Only the lines holding the string "handed" are needed. Copy each one.

#### [Recorded data]
--------------------------------------------------
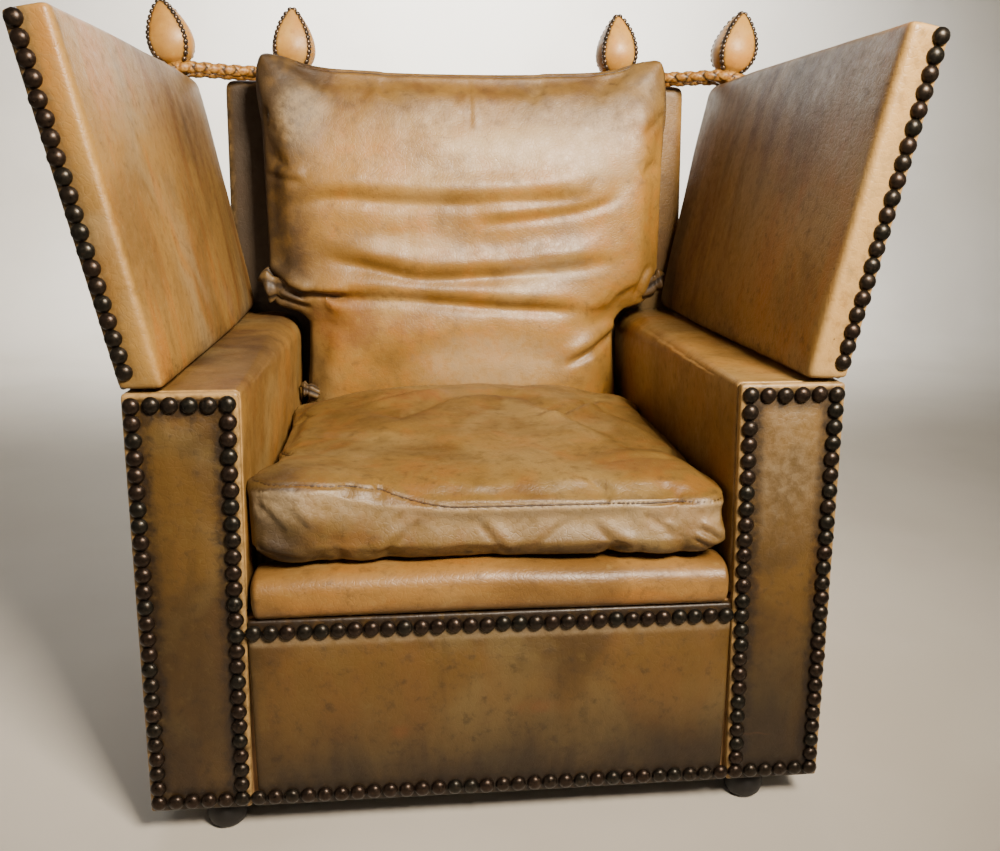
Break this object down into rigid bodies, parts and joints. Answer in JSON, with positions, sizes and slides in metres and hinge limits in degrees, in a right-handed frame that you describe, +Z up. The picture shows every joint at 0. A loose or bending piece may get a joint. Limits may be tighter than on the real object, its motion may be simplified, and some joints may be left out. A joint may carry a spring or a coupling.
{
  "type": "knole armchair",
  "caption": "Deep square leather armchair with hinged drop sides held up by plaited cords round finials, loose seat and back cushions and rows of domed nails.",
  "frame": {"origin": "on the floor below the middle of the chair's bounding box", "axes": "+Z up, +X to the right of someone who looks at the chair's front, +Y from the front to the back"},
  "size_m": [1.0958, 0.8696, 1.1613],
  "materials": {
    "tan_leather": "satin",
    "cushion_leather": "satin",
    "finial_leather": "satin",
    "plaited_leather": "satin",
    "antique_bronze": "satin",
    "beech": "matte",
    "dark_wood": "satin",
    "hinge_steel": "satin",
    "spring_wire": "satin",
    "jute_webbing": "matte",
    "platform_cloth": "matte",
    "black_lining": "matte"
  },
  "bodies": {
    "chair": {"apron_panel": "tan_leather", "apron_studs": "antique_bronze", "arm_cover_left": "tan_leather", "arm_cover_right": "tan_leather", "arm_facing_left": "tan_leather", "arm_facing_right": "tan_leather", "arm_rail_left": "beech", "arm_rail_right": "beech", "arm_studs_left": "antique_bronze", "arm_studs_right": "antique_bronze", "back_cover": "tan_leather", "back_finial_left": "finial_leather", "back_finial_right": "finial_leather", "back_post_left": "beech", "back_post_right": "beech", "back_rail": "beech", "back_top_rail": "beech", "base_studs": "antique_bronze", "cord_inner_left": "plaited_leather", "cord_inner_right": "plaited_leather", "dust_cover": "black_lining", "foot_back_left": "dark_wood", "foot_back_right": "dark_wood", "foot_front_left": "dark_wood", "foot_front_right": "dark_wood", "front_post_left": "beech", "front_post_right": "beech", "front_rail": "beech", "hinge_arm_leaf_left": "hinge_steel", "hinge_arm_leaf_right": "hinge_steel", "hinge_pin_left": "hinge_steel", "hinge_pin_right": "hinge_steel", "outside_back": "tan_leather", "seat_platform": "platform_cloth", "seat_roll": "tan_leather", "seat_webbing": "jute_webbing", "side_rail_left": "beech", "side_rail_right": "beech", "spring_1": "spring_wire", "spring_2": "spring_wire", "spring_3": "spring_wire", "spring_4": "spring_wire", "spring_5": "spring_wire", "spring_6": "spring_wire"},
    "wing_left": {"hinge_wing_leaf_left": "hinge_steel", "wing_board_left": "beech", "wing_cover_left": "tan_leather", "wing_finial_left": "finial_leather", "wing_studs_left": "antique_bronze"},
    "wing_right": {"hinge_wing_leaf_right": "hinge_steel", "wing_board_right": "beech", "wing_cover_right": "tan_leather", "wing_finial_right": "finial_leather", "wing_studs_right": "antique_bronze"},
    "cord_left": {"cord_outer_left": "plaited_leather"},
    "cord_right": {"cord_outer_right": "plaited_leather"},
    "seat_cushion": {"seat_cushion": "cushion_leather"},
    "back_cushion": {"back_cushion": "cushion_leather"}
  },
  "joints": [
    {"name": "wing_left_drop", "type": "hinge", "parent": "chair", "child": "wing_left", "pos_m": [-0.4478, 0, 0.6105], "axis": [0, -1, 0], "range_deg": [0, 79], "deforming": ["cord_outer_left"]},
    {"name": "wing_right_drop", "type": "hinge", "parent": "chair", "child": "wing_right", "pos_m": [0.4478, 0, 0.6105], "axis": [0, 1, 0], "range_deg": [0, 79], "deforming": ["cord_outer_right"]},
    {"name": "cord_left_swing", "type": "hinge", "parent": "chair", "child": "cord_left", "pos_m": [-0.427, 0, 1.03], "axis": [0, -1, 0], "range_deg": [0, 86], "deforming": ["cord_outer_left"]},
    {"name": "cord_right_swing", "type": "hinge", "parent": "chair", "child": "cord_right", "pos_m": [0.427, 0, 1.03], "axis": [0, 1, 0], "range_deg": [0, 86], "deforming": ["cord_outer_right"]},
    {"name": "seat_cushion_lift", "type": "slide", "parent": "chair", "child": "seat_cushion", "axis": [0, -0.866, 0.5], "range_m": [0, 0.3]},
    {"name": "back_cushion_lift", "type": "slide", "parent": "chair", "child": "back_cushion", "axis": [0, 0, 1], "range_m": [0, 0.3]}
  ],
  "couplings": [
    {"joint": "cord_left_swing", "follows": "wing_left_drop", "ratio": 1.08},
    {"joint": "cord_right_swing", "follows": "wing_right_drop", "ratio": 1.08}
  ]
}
--------------------------------------------------
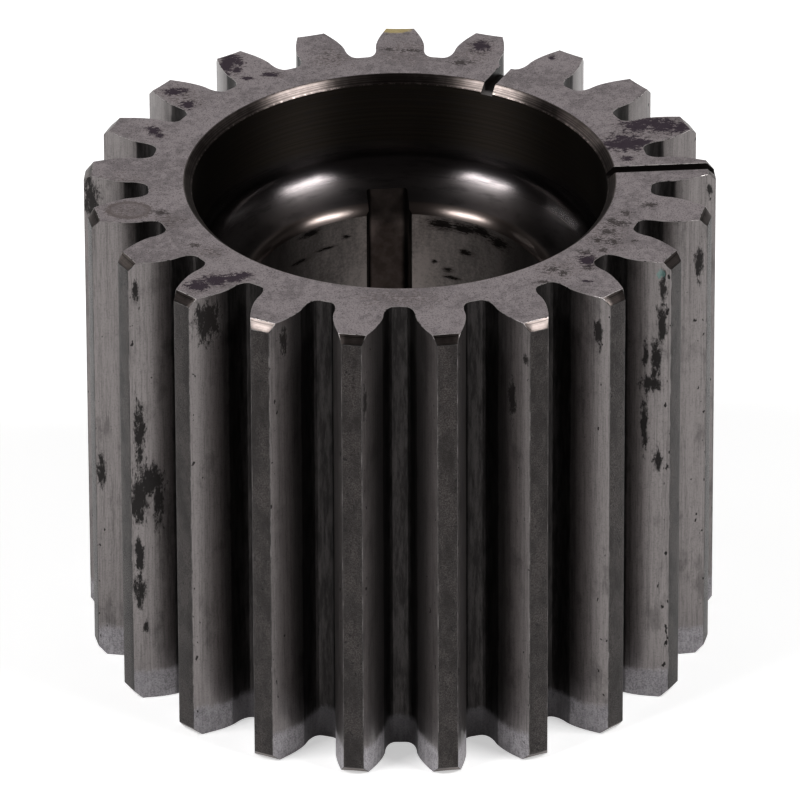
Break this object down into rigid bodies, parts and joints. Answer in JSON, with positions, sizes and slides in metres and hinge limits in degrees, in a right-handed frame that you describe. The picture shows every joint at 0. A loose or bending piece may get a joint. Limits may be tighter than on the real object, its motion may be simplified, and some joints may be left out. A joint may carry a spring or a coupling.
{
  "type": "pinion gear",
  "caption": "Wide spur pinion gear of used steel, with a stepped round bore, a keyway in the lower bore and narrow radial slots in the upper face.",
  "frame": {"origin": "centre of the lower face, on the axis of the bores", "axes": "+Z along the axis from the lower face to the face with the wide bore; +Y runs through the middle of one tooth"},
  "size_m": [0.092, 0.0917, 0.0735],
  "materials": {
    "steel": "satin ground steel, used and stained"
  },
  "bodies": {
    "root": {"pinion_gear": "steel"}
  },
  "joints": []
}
--------------------------------------------------
#### [Correct output]
Break this object down into rigid bodies, parts and joints. Answer in JSON, with positions, sizes and slides in metres and hinge limits in degrees, in a right-handed frame that you describe, +Z up. The picture shows every joint at 0. A loose or bending piece may get a joint. Limits may be tighter than on the real object, its motion may be simplified, and some joints may be left out. A joint may carry a spring or a coupling.
Break this object down into rigid bodies, parts and joints. Answer in JSON, with positions, sizes and slides in metres and hinge limits in degrees, in a right-handed frame that you describe. The picture shows every joint at 0. A loose or bending piece may get a joint. Limits may be tighter than on the real object, its motion may be simplified, and some joints may be left out. A joint may carry a spring or a coupling.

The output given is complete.